Our 2023 Signature Series “Roots & Routes: The Movement and Settlement of Missourians” will consider the movement of people, both voluntary and involuntary, and its influence on the cultural heritage, natural environment, and modern make up of Missouri.

Like other states in our nation, Missouri’s culture, history, and demographics have been influenced both by people descended from different places across the world as well indigenous peoples with ancestral ties to this land. Our state has also been undeniably influenced and morphed by how various peoples made these movements and by advances in transportation, whether they be on the river, the railroads, or the highways. 

Through both in-person public programming and digital content, we aim to explore what has influenced the movement of people into, out of, and within our state, and take a glance at how both chosen and forced migrations and changes in transportation throughout our state’s history have shaped Missouri and continue to weave a tapestry of diverse cultures that ultimately define and redefine this place. 

As our nation approaches our semiquincentennial in 2026, the National Endowment for the Humanities has been emphasizing the theme #OutofMany, calling upon the United States’ motto e pluribus unum, or “out of many, one.”  While this motto has taken many meanings in our country’s almost 250 years, we can certainly claim one of those meanings as the unity of many different peoples, of different backgrounds, and from different places.
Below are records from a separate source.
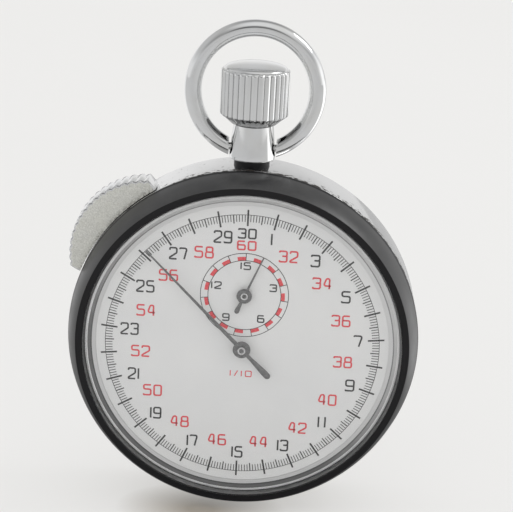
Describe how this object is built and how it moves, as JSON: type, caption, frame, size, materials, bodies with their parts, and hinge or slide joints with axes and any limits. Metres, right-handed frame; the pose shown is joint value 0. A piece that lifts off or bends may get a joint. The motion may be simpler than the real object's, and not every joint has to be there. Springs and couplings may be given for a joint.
{
  "type": "mechanical stopwatch",
  "caption": "Round hand-held mechanical stopwatch with a black bezel, domed crystal, small minute counter, fluted crown in a ring bow and a thumb slide on the band.",
  "frame": {"origin": "centre of the case back's flat outer face", "axes": "+Z towards the crown and bow, -Y out through the dial and crystal, +X to the right seen from the dial side"},
  "size_m": [0.0522, 0.016, 0.0731],
  "materials": {
    "chrome": "worn polished chrome",
    "black_bezel": "dark semi-gloss coating",
    "acrylic": "clear domed crystal",
    "gasket": "matt",
    "dial_paint": "matt pale grey",
    "dark_hands": "satin dark",
    "nickel": "nickel-plated, grained",
    "brass": "gilt",
    "ruby": "polished",
    "steel": "ground"
  },
  "bodies": {
    "case": {"case_middle": "chrome", "case_back": "chrome", "back_gasket": "gasket", "bezel": "black_bezel", "crystal": "acrylic", "reflector_ring": "chrome", "pendant": "chrome", "crown_spring": "steel", "dial": "dial_paint", "mainplate": "nickel", "barrel_bridge": "nickel", "train_bridge": "nickel", "balance_cock": "nickel", "pallet_cock": "nickel", "bridge_screws": "steel", "case_screws": "steel", "click_spring": "steel", "crown_wheel_screw": "steel", "hairspring": "steel", "regulator": "steel", "balance_jewels": "ruby", "hammer_spring": "steel", "lever_screws": "steel"},
    "bow": {"bow": "chrome"},
    "pusher": {"pusher_sleeve": "steel"},
    "crown": {"crown": "chrome", "winding_stem": "steel"},
    "thumb_slide": {"thumb_slide": "chrome", "slide_retainer": "steel"},
    "sweep": {"sweep_arbor": "steel", "sweep_wheel": "brass", "sweep_heart": "steel", "seconds_hand": "dark_hands"},
    "third": {"third_wheel": "brass", "third_pinion": "steel"},
    "second": {"second_wheel": "brass", "second_pinion": "steel"},
    "barrel": {"barrel_drum": "brass", "barrel_cover": "brass", "mainspring": "steel"},
    "escape": {"escape_wheel": "steel", "escape_pinion": "steel"},
    "intermediate": {"minute_intermediate": "brass"},
    "minute": {"minute_counter_wheel": "brass", "minute_heart": "steel", "minute_hand": "dark_hands"},
    "winding_pinion": {"winding_pinion": "steel"},
    "crown_wheel": {"crown_wheel": "steel"},
    "ratchet": {"ratchet_wheel": "steel", "ratchet_screw": "steel", "barrel_arbor": "steel"},
    "operating_lever": {"operating_lever": "steel"},
    "stop_lever": {"stop_lever": "steel"},
    "reset_hammer": {"reset_hammer": "steel"},
    "click": {"click": "steel"},
    "column_wheel": {"column_wheel": "steel"},
    "pallet_fork": {"pallet_fork": "steel", "pallet_stones": "ruby"},
    "balance": {"balance_wheel": "brass", "balance_staff": "steel"}
  },
  "joints": [
    {"name": "seconds", "type": "hinge", "parent": "case", "child": "sweep", "pos_m": [0, 0, 0], "axis": [0, 1, 0], "continuous": true},
    {"name": "third", "type": "hinge", "parent": "case", "child": "third", "pos_m": [-0.00431, 0, -0.00459], "axis": [0, 1, 0], "continuous": true},
    {"name": "second", "type": "hinge", "parent": "case", "child": "second", "pos_m": [-0.00753, 0, 0.00082], "axis": [0, 1, 0], "continuous": true},
    {"name": "barrel", "type": "hinge", "parent": "case", "child": "barrel", "pos_m": [-0.0096, 0, 0.00855], "axis": [0, 1, 0], "continuous": true},
    {"name": "escape", "type": "hinge", "parent": "case", "child": "escape", "pos_m": [0.00533, 0, -0.00308], "axis": [0, 1, 0], "continuous": true},
    {"name": "intermediate", "type": "hinge", "parent": "case", "child": "intermediate", "pos_m": [-0.00292, 0, 0.00394], "axis": [0, 1, 0], "continuous": true},
    {"name": "minute", "type": "hinge", "parent": "case", "child": "minute", "pos_m": [0, 0, 0.00805], "axis": [0, 1, 0], "continuous": true},
    {"name": "crown_push", "type": "slide", "parent": "case", "child": "pusher", "axis": [0, 0, -1], "range_m": [0, 0.0012], "deforming": ["crown_spring"]},
    {"name": "crown_turn", "type": "hinge", "parent": "pusher", "child": "crown", "pos_m": [0, -0.0054, 0.035], "axis": [0, 0, 1], "continuous": true},
    {"name": "winding_pinion", "type": "hinge", "parent": "case", "child": "winding_pinion", "pos_m": [0, -0.0054, 0.0175], "axis": [0, 0, 1], "continuous": true},
    {"name": "crown_wheel", "type": "hinge", "parent": "case", "child": "crown_wheel", "pos_m": [0, 0, 0.0135], "axis": [0, -1, 0], "continuous": true},
    {"name": "ratchet", "type": "hinge", "parent": "case", "child": "ratchet", "pos_m": [-0.0096, 0, 0.00855], "axis": [0, -1, 0], "continuous": true},
    {"name": "operating_lever", "type": "hinge", "parent": "case", "child": "operating_lever", "pos_m": [0.0136, 0, 0.0136], "axis": [0, -1, 0], "range_deg": [0, 6]},
    {"name": "thumb_slide", "type": "hinge", "parent": "case", "child": "thumb_slide", "pos_m": [0, 0, 0], "axis": [0, -1, 0], "range_deg": [0, 8]},
    {"name": "stop_lever", "type": "hinge", "parent": "case", "child": "stop_lever", "pos_m": [-0.0176, 0, -0.0068], "axis": [0, -1, 0], "range_deg": [0, 2]},
    {"name": "reset_hammer", "type": "hinge", "parent": "case", "child": "reset_hammer", "pos_m": [0.005, 0, -0.013], "axis": [0, -1, 0], "range_deg": [0, 4]},
    {"name": "click", "type": "hinge", "parent": "case", "child": "click", "pos_m": [-0.0093, 0, 0.0172], "axis": [0, 1, 0], "range_deg": [0, 8]},
    {"name": "column_wheel", "type": "hinge", "parent": "case", "child": "column_wheel", "pos_m": [0.0115, 0, 0.0095], "axis": [0, 1, 0], "continuous": true},
    {"name": "pallet_fork", "type": "hinge", "parent": "case", "child": "pallet_fork", "pos_m": [0.00688, 0, -0.00599], "axis": [0, 1, 0], "range_deg": [-4, 4]},
    {"name": "balance", "type": "hinge", "parent": "case", "child": "balance", "pos_m": [0.0089, 0, -0.00979], "axis": [0, 1, 0], "range_deg": [-135, 135]},
    {"name": "bow_swing", "type": "hinge", "parent": "case", "child": "bow", "pos_m": [0, -0.0054, 0.02865], "axis": [1, 0, 0], "range_deg": [-86, 88]}
  ],
  "couplings": [
    {"joint": "third", "follows": "seconds", "ratio": -0.16667},
    {"joint": "second", "follows": "seconds", "ratio": 0.027778},
    {"joint": "barrel", "follows": "seconds", "ratio": -0.0039683},
    {"joint": "escape", "follows": "seconds", "ratio": -10},
    {"joint": "intermediate", "follows": "seconds", "ratio": -0.16667},
    {"joint": "minute", "follows": "seconds", "ratio": 0.033333},
    {"joint": "winding_pinion", "follows": "crown_turn", "ratio": 1},
    {"joint": "crown_wheel", "follows": "crown_turn", "ratio": 0.57143},
    {"joint": "ratchet", "follows": "crown_turn", "ratio": -0.36364},
    {"joint": "operating_lever", "follows": "crown_push", "rad_per_m": 82},
    {"joint": "stop_lever", "follows": "thumb_slide", "ratio": 0.25}
  ]
}
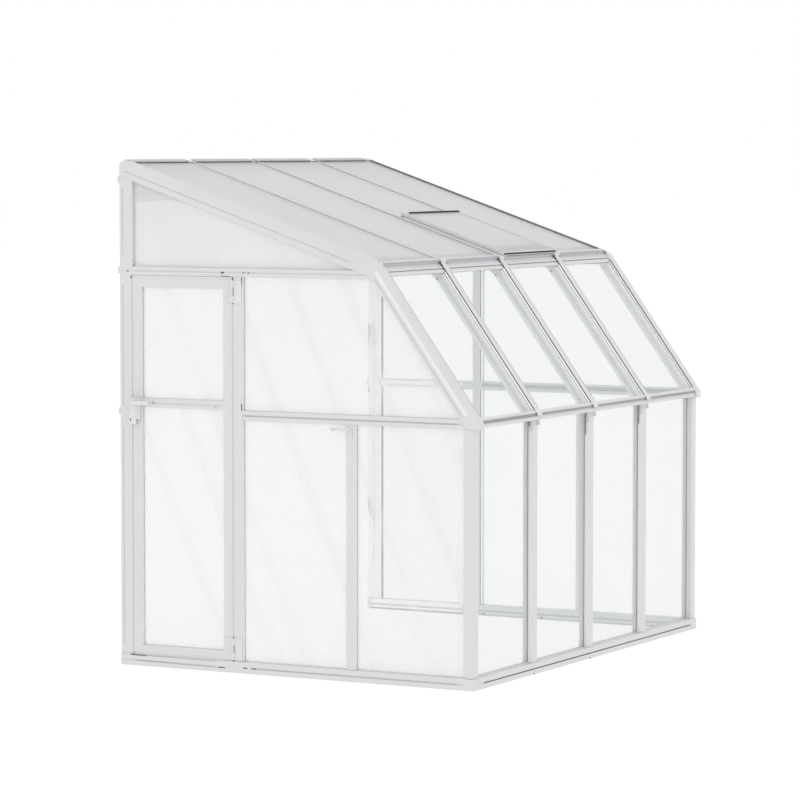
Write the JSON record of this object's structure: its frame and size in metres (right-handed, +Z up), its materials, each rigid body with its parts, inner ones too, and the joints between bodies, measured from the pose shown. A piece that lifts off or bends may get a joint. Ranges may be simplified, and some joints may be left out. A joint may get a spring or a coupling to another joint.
{
  "type": "lean to greenhouse",
  "caption": "Lean-to greenhouse with a single-pitch roof, sloping knee glazing, clear wall panels, a hinged glazed door in one gable and a hinged roof vent.",
  "frame": {"origin": "centre of the footprint's bounding box, on the floor", "axes": "+X along the house wall towards the far gable (the door is in the -X gable), +Y towards the house wall, +Z up"},
  "size_m": [2.6926, 2.022, 2.5269],
  "materials": {
    "white_frame": "satin white extruded plastic",
    "clear_panel": "clear acrylic sheet",
    "twin_wall": "translucent white twin-wall polycarbonate",
    "hardware": "light grey satin"
  },
  "bodies": {
    "frame": {"base_rail_near": "white_frame", "base_rail_far": "white_frame", "base_rail_front": "white_frame", "wall_post_near": "white_frame", "wall_post_far": "white_frame", "mid_post_near": "white_frame", "mid_post_far": "white_frame", "corner_post_near": "white_frame", "corner_post_far": "white_frame", "front_post_1": "white_frame", "front_post_2": "white_frame", "front_post_3": "white_frame", "head_rail_near": "white_frame", "head_rail_far": "white_frame", "mid_rail_near": "white_frame", "mid_rail_far": "white_frame", "stud_near": "white_frame", "stud_far": "white_frame", "knee_sill": "white_frame", "eave_beam": "white_frame", "wall_beam": "white_frame", "verge_near": "white_frame", "verge_far": "white_frame", "roof_rafter_1": "white_frame", "roof_rafter_2": "white_frame", "roof_rafter_3": "white_frame", "knee_rafter_1": "white_frame", "knee_rafter_2": "white_frame", "knee_rafter_3": "white_frame", "roof_panel_1": "twin_wall", "roof_panel_2": "twin_wall", "roof_panel_3": "twin_wall", "roof_panel_4": "twin_wall", "knee_panel_1": "clear_panel", "knee_panel_2": "clear_panel", "knee_panel_3": "clear_panel", "knee_panel_4": "clear_panel", "front_panel_1": "clear_panel", "front_panel_2": "clear_panel", "front_panel_3": "clear_panel", "front_panel_4": "clear_panel", "near_gable_panel": "twin_wall", "near_upper_panel": "clear_panel", "near_lower_panel_1": "clear_panel", "near_lower_panel_2": "clear_panel", "far_gable_panel": "twin_wall", "far_upper_panel": "clear_panel", "far_lower_panel_1": "clear_panel", "far_lower_panel_2": "clear_panel", "far_bay_panel": "clear_panel", "door_hinge_upper": "hardware", "door_hinge_lower": "hardware", "vent_curb": "white_frame"},
    "door": {"door_frame": "white_frame", "door_panel": "clear_panel"},
    "handle": {"door_handle": "hardware"},
    "bolt": {"lock_bolt": "hardware"},
    "vent": {"vent_sash": "white_frame", "vent_panel": "twin_wall"},
    "stay": {"vent_stay": "hardware"}
  },
  "joints": [
    {"name": "door_swing", "type": "hinge", "parent": "frame", "child": "door", "pos_m": [-1.29275, 0.344, 1], "axis": [0, 0, 1], "range_deg": [0, 170]},
    {"name": "handle_turn", "type": "hinge", "parent": "door", "child": "handle", "pos_m": [-1.26275, 0.897, 1.322], "axis": [1, 0, 0], "range_deg": [0, 40], "stiffness_Nm_per_rad": 1.2, "springref_deg": -17.19},
    {"name": "bolt_throw", "type": "slide", "parent": "door", "child": "bolt", "axis": [0, 1, 0], "range_m": [0, 0.018]},
    {"name": "vent_lift", "type": "hinge", "parent": "frame", "child": "vent", "pos_m": [0.35275, 0.1159, 2.24448], "axis": [-1, 0, 0], "range_deg": [0, 45]},
    {"name": "stay_swing", "type": "hinge", "parent": "vent", "child": "stay", "pos_m": [0.35275, -0.3531, 2.06425], "axis": [-1, 0, 0], "range_deg": [0, 90]}
  ]
}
We’ve often heard that we are a nation of immigrants. Knowing who came from where, when they came, and what happened to them once they got here is central to understanding not just the history of the U.S., but also the history of Missouri. The immigrant experience has impacted the direction and growth of the state, and the various movements of people have influenced politics, population, demographics, and industrial growth. But we’d be remiss to focus solely on the experiences of immigrants. While much of our population is descended from immigrants, we also acknowledge that a large number are descended from those who were brought here by force.  In addition, we must consider the stories and voices of those who were here before us, who were removed from their land, and still have cultural and ancestral ties to it. 

“Roots & Routes”  will examine these intricate layers of history and their impact on the past and present Missouri, which presents both a unique opportunity and a challenge to incorporate many stories from different perspectives as we explore this complex theme. We hope you’ll join us on this journey. Stay connected throughout our 2023 signature series by visiting mohumanities.org/movement, following us on social media @mohumanities, and subscribing to Missouri Humanities on YouTube and wherever you get your podcasts.

Do you have a story that fits our Signature Series, or would you like to explore partnership opportunities for 2023? Click the button below to submit your ideas.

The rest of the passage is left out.